Apple’s Steve Jobs Blasts DRM

Today, Steve Jobs, founder of Apple Computer and iTunes and co-creator of all the cool stuff that represents has said that DRM sucks. Yes, he did. Posted it right there on Apple’s website for all to read, including some very unhappy people at record companies. DRM is digital rights management which translates to copy-protected songs. It didn’t work for software — remember the discs you couldn’t make archival copies of and never worked right because the protection interfered with the music — and it won’t ultimately work for music. The record companies and RIAA are just too damned stupid to figure it out. The RIAA is just slightly brighter than George Bush, which doesn’t say a whole hell of a lot.

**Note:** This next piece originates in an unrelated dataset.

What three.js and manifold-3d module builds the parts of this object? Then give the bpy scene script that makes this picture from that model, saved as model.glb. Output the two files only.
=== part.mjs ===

Jobs says he only had DRM with iTunes because it was the only way to get labels to sign when it came out, “Since Apple does not own or control any music itself, it must license the rights to distribute music from others, primarily the ‘big four’ music companies: Universal, Sony BMG, Warner and EMI. These four companies control the distribution of over 70% of the world’s music. When Apple approached these companies to license their music to distribute legally over the Internet, they were extremely cautious and required Apple to protect their music from being illegally copied. The solution was to create a DRM system, which envelopes each song purchased from the iTunes store in special and secret software so that it cannot be played on unauthorized devices.”

He said he’d get rid of it right now if he could. “Imagine a world where every online store sells DRM-free music encoded in open licensable formats. In such a world, any player can play music purchased from any store, and any store can sell music which is playable on all players. This is clearly the best alternative for consumers, and Apple would embrace it in a heartbeat.”

Naturally Microsoft has already come out with a reply to Mr. Jobs and said they like DRM and think it’s a good idea. The Zune which rolled with a big emphasis on sharing is now quietly doing away with it.

Cnet news is reporting all about it, and I think there will be fallout from this. I just don’t know what it will be. But I am utterly fascinated he’d come out and make such a statement. I’m not a fan of Mr. Jobs, nor am I a detractor. His ego just freaks me out a bit — it’s bigger than anyone’s. But on this, he has my wholehearted support.